In the listing below, locate the line that contains "color([0.72, 0.84, 0.66])" and the line that contains "imported = [obj". Restate word for word those two lines and every line between them, and nothing else.

────────────────────

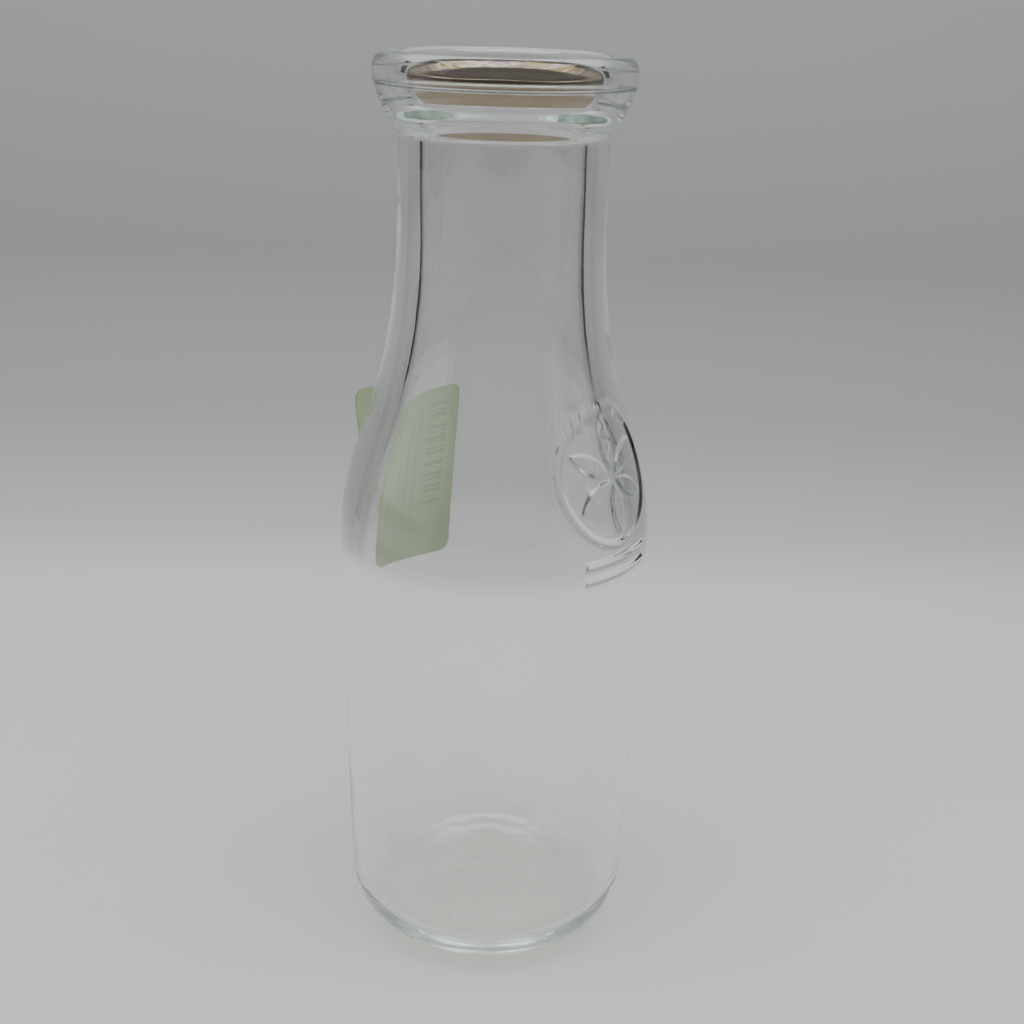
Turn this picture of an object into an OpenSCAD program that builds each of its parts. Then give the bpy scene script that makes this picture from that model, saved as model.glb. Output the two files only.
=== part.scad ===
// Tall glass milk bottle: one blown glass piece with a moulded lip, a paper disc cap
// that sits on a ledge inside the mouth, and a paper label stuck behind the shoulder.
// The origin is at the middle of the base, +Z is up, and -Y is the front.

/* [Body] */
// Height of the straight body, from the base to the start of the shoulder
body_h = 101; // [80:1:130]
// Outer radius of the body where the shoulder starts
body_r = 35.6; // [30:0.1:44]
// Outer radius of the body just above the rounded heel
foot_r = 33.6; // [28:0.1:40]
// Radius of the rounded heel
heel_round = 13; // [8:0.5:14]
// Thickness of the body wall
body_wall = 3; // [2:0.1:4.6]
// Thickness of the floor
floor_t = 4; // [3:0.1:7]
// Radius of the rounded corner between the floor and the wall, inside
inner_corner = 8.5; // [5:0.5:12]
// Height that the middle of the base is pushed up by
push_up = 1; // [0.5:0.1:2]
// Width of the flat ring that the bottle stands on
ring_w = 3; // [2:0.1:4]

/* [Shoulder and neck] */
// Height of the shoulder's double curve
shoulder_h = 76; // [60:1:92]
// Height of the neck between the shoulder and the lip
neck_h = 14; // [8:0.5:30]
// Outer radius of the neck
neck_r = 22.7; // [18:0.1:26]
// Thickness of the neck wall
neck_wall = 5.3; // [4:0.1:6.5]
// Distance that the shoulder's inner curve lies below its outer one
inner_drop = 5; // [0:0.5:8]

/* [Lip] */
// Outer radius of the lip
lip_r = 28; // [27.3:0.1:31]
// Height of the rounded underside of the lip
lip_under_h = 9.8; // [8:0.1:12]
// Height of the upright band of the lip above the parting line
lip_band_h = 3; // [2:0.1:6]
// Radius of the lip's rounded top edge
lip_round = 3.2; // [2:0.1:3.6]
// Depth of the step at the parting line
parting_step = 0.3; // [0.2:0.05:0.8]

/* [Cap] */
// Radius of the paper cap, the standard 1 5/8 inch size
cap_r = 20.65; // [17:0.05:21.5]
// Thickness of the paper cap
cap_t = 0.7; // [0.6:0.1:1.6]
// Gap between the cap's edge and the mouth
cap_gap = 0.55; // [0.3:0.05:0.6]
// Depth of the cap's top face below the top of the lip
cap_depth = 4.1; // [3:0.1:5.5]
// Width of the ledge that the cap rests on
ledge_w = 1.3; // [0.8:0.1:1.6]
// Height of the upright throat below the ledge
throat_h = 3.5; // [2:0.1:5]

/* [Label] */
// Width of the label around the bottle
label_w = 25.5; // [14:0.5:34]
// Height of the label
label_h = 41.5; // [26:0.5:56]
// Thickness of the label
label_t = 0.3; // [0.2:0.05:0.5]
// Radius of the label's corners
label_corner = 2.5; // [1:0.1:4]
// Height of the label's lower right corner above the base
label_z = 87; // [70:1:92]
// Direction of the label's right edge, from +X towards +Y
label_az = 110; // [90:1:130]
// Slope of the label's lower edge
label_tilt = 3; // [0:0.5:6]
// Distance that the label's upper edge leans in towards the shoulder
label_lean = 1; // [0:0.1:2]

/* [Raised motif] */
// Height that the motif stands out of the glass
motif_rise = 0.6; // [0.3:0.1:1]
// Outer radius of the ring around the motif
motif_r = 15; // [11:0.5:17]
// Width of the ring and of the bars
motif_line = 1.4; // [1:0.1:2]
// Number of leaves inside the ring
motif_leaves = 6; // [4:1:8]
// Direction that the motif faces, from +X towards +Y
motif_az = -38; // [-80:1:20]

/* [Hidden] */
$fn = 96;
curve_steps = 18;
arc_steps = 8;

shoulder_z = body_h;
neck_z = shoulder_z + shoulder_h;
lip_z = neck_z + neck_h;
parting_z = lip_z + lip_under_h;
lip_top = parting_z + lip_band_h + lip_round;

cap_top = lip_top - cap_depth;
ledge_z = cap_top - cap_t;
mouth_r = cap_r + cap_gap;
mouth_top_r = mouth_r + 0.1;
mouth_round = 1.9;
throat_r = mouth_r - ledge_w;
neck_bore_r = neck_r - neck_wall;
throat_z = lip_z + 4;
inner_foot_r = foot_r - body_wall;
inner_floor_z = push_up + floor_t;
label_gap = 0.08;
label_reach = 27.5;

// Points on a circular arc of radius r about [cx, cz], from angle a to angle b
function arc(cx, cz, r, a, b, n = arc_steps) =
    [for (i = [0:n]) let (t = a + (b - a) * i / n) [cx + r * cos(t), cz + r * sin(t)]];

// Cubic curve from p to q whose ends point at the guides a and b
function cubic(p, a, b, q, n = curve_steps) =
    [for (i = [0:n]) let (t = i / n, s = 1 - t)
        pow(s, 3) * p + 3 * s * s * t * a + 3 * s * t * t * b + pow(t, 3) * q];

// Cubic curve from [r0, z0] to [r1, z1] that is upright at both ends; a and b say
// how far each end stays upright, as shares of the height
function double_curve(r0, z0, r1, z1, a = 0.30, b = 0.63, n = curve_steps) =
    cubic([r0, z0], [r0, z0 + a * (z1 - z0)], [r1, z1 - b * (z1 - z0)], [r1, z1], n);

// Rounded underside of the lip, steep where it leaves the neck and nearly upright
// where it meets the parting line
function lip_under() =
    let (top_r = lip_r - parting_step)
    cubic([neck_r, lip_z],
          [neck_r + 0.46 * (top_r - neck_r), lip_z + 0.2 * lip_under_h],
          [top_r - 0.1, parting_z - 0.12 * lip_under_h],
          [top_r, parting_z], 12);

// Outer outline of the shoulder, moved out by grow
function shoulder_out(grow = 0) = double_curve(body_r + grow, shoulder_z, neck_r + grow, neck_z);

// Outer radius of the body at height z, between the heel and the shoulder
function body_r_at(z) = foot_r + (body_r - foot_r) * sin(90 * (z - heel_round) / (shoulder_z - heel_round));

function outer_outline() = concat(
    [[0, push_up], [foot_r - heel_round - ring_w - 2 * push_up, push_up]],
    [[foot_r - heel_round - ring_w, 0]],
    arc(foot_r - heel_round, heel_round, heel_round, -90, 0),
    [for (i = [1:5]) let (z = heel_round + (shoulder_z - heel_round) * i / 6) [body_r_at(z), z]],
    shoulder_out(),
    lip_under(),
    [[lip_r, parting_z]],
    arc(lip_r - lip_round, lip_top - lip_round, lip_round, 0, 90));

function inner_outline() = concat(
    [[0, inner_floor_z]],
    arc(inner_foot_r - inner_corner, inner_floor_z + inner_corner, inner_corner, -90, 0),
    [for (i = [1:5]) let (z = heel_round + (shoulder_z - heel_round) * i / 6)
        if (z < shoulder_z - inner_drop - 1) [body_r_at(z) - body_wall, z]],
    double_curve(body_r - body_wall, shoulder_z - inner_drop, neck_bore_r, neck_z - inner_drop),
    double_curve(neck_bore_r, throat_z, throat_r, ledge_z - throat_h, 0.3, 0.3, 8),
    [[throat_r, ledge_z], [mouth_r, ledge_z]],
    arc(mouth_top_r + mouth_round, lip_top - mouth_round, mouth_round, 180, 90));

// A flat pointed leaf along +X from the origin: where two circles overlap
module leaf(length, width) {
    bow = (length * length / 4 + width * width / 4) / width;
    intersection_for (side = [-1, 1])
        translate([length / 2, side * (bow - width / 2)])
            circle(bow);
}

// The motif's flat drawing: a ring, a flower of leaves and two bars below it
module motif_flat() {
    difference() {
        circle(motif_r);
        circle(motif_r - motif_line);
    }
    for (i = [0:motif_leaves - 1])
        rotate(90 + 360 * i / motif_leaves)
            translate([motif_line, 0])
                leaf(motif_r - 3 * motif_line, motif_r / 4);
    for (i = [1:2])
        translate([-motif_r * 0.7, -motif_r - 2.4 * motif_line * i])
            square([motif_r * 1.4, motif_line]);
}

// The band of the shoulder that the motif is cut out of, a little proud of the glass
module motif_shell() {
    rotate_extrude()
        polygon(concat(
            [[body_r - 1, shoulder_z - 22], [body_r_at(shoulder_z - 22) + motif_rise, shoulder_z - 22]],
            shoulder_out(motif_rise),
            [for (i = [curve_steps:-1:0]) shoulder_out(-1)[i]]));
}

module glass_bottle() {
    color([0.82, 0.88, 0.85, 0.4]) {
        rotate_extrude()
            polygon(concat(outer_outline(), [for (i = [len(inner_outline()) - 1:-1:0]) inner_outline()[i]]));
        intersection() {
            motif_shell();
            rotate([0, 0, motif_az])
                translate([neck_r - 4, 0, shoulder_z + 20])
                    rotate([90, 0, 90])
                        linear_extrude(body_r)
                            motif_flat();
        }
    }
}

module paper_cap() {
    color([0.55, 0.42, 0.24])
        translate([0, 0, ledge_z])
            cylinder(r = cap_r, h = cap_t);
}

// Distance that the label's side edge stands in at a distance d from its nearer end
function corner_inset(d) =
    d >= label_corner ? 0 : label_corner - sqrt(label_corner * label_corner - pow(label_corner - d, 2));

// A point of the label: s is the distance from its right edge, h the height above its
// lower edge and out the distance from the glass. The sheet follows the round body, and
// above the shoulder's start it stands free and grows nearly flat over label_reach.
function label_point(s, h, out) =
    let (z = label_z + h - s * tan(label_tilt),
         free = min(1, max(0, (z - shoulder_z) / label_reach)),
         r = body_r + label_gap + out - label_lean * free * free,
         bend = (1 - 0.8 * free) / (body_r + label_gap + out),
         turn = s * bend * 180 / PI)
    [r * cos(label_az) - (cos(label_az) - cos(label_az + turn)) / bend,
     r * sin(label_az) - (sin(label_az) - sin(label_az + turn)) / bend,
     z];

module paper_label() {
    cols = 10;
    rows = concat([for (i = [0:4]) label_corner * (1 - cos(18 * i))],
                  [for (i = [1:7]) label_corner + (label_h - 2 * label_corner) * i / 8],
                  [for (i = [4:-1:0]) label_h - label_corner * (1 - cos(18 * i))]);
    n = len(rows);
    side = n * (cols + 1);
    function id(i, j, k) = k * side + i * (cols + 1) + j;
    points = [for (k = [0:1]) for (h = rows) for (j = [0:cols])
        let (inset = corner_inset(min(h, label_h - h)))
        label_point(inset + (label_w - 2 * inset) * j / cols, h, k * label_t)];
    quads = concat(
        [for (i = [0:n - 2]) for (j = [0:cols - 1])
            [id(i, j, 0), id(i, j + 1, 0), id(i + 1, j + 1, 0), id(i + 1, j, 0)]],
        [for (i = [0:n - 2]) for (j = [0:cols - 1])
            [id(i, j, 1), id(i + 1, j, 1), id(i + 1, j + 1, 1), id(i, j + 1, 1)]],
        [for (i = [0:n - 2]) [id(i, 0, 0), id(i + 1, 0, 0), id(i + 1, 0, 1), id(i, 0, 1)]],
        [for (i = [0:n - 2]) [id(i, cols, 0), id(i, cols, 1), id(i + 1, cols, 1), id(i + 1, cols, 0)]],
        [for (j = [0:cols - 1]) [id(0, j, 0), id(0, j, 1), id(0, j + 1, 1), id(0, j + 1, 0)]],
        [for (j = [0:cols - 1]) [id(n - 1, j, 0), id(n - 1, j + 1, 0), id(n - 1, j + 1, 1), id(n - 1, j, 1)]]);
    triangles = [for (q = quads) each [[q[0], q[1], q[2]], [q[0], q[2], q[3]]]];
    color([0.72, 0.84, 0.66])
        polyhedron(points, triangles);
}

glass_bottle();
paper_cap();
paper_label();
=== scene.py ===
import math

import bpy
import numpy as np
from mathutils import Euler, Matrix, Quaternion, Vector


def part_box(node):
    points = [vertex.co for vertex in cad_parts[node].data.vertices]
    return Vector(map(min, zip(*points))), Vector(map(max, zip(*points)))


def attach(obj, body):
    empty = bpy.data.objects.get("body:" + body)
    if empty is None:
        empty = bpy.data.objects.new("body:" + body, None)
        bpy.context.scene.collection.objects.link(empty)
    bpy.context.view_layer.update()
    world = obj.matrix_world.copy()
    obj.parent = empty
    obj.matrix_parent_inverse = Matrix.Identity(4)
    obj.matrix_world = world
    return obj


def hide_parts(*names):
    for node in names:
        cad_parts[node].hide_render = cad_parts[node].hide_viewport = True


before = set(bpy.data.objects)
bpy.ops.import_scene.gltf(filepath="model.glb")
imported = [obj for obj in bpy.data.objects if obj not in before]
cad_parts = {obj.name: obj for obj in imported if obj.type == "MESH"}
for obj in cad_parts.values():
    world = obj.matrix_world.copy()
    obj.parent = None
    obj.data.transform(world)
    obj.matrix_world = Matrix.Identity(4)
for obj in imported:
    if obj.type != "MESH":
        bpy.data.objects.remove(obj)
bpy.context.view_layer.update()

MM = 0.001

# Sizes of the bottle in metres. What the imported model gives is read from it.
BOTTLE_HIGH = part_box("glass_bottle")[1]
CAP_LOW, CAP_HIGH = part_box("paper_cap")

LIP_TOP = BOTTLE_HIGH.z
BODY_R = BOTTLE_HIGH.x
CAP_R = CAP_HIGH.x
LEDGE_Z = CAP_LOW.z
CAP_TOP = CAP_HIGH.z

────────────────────

* _Result_:
    color([0.72, 0.84, 0.66])
        polyhedron(points, triangles);
}

glass_bottle();
paper_cap();
paper_label();
=== scene.py ===
import math

import bpy
import numpy as np
from mathutils import Euler, Matrix, Quaternion, Vector


def part_box(node):
    points = [vertex.co for vertex in cad_parts[node].data.vertices]
    return Vector(map(min, zip(*points))), Vector(map(max, zip(*points)))


def attach(obj, body):
    empty = bpy.data.objects.get("body:" + body)
    if empty is None:
        empty = bpy.data.objects.new("body:" + body, None)
        bpy.context.scene.collection.objects.link(empty)
    bpy.context.view_layer.update()
    world = obj.matrix_world.copy()
    obj.parent = empty
    obj.matrix_parent_inverse = Matrix.Identity(4)
    obj.matrix_world = world
    return obj


def hide_parts(*names):
    for node in names:
        cad_parts[node].hide_render = cad_parts[node].hide_viewport = True


before = set(bpy.data.objects)
bpy.ops.import_scene.gltf(filepath="model.glb")
imported = [obj for obj in bpy.data.objects if obj not in before]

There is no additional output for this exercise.